→ Your goal
Below are records to be output exactly, every one of them.

→ Materials provided
'''
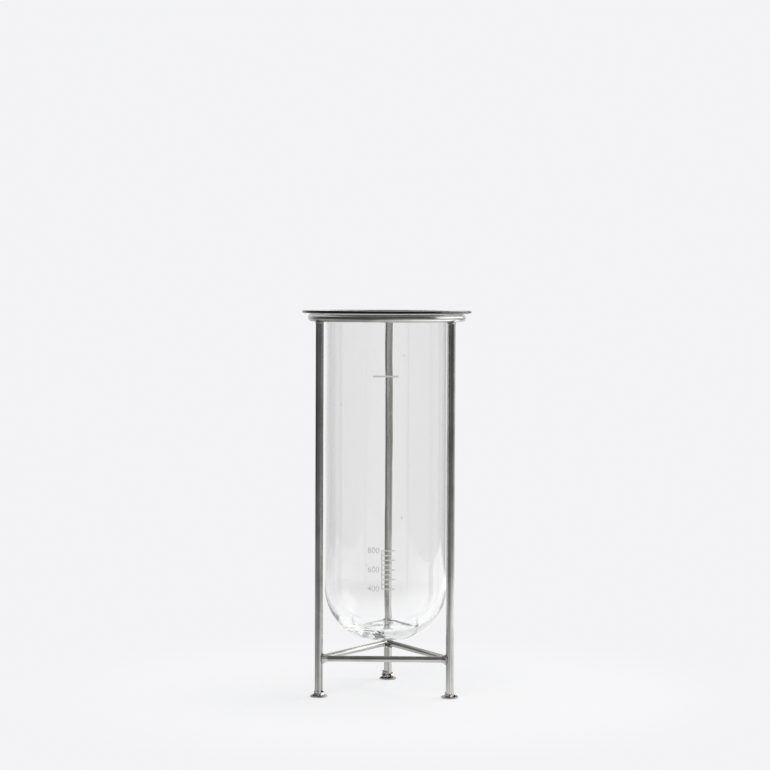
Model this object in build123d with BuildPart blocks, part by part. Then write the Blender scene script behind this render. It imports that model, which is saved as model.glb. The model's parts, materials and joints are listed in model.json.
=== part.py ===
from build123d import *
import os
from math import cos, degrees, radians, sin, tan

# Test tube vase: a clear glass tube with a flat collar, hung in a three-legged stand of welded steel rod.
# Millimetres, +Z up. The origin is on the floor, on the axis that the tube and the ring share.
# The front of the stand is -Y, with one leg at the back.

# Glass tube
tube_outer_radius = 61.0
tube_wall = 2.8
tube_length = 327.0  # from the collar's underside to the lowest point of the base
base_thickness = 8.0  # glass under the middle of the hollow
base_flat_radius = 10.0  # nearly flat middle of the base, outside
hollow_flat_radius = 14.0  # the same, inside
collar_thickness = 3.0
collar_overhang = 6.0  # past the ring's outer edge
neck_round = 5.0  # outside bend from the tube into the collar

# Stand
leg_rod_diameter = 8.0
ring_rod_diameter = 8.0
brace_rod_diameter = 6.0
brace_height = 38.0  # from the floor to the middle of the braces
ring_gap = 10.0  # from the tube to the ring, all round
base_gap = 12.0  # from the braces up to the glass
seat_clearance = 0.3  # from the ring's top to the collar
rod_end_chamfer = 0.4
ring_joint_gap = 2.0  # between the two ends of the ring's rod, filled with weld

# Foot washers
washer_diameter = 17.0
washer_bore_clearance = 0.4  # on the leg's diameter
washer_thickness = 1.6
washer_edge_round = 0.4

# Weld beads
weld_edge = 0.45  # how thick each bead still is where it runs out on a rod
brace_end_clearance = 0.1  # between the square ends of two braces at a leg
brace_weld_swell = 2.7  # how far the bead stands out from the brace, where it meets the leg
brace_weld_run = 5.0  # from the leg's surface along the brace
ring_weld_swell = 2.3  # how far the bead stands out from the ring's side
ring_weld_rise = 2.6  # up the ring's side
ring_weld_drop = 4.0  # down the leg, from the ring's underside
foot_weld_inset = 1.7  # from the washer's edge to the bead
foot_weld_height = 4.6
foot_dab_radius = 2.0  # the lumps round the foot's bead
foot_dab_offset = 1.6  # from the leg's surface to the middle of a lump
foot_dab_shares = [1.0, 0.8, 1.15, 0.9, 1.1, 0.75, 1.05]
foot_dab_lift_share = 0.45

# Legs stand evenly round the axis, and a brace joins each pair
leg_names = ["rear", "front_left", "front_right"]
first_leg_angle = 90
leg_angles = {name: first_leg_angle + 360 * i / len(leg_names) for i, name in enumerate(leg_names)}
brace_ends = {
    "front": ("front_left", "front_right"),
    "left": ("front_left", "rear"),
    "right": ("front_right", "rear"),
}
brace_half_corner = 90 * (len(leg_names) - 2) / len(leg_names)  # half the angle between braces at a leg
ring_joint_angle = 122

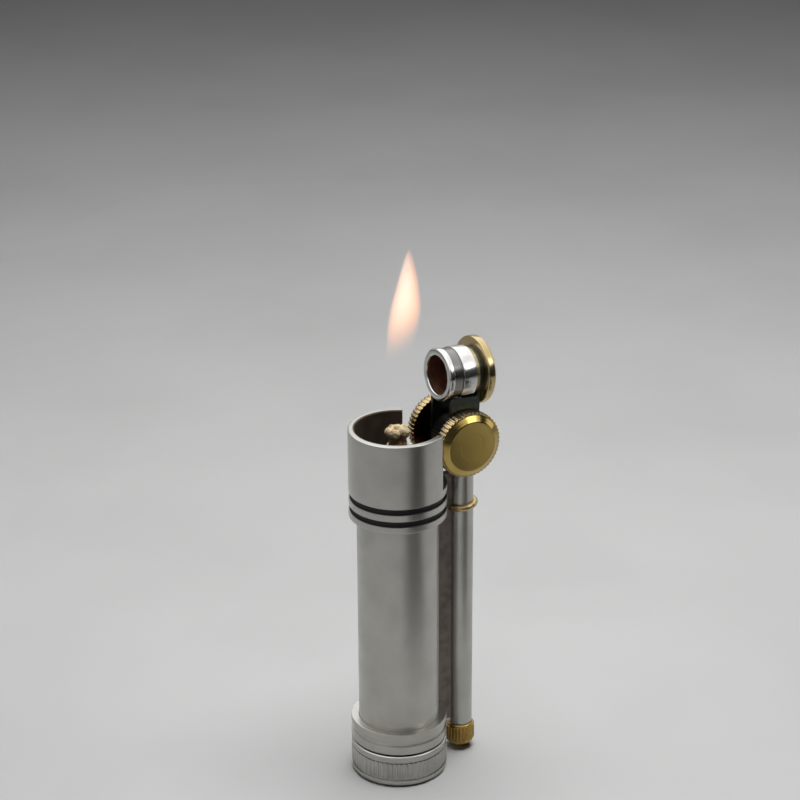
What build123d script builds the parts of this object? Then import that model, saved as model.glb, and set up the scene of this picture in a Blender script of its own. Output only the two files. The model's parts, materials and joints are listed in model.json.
'''
→ Result of the task
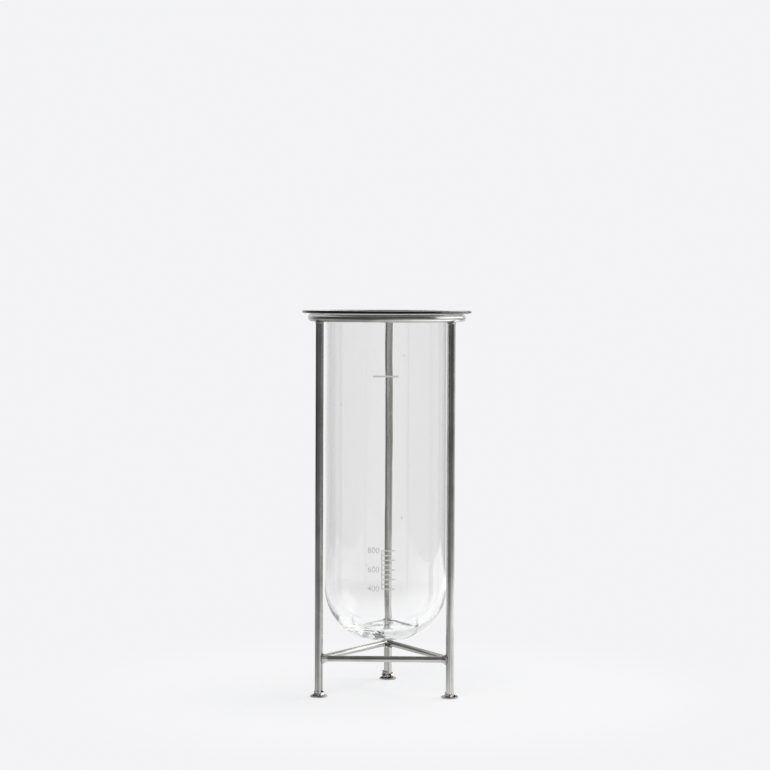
Model this object in build123d with BuildPart blocks, part by part. Then write the Blender scene script behind this render. It imports that model, which is saved as model.glb. The model's parts, materials and joints are listed in model.json.
=== part.py ===
from build123d import *
import os
from math import cos, degrees, radians, sin, tan

# Test tube vase: a clear glass tube with a flat collar, hung in a three-legged stand of welded steel rod.
# Millimetres, +Z up. The origin is on the floor, on the axis that the tube and the ring share.
# The front of the stand is -Y, with one leg at the back.

# Glass tube
tube_outer_radius = 61.0
tube_wall = 2.8
tube_length = 327.0  # from the collar's underside to the lowest point of the base
base_thickness = 8.0  # glass under the middle of the hollow
base_flat_radius = 10.0  # nearly flat middle of the base, outside
hollow_flat_radius = 14.0  # the same, inside
collar_thickness = 3.0
collar_overhang = 6.0  # past the ring's outer edge
neck_round = 5.0  # outside bend from the tube into the collar

# Stand
leg_rod_diameter = 8.0
ring_rod_diameter = 8.0
brace_rod_diameter = 6.0
brace_height = 38.0  # from the floor to the middle of the braces
ring_gap = 10.0  # from the tube to the ring, all round
base_gap = 12.0  # from the braces up to the glass
seat_clearance = 0.3  # from the ring's top to the collar
rod_end_chamfer = 0.4
ring_joint_gap = 2.0  # between the two ends of the ring's rod, filled with weld

# Foot washers
washer_diameter = 17.0
washer_bore_clearance = 0.4  # on the leg's diameter
washer_thickness = 1.6
washer_edge_round = 0.4

# Weld beads
weld_edge = 0.45  # how thick each bead still is where it runs out on a rod
brace_end_clearance = 0.1  # between the square ends of two braces at a leg
brace_weld_swell = 2.7  # how far the bead stands out from the brace, where it meets the leg
brace_weld_run = 5.0  # from the leg's surface along the brace
ring_weld_swell = 2.3  # how far the bead stands out from the ring's side
ring_weld_rise = 2.6  # up the ring's side
ring_weld_drop = 4.0  # down the leg, from the ring's underside
foot_weld_inset = 1.7  # from the washer's edge to the bead
foot_weld_height = 4.6
foot_dab_radius = 2.0  # the lumps round the foot's bead
foot_dab_offset = 1.6  # from the leg's surface to the middle of a lump
foot_dab_shares = [1.0, 0.8, 1.15, 0.9, 1.1, 0.75, 1.05]
foot_dab_lift_share = 0.45

# Legs stand evenly round the axis, and a brace joins each pair
leg_names = ["rear", "front_left", "front_right"]
first_leg_angle = 90
leg_angles = {name: first_leg_angle + 360 * i / len(leg_names) for i, name in enumerate(leg_names)}
brace_ends = {
    "front": ("front_left", "front_right"),
    "left": ("front_left", "rear"),
    "right": ("front_right", "rear"),
}
brace_half_corner = 90 * (len(leg_names) - 2) / len(leg_names)  # half the angle between braces at a leg
ring_joint_angle = 122

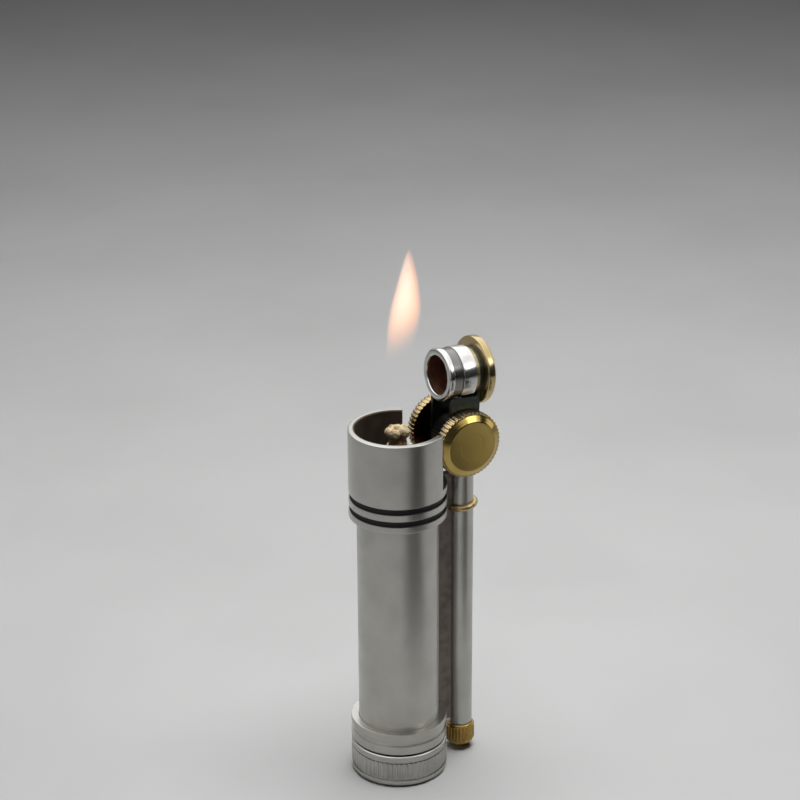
What build123d script builds the parts of this object? Then import that model, saved as model.glb, and set up the scene of this picture in a Blender script of its own. Output only the two files. The model's parts, materials and joints are listed in model.json.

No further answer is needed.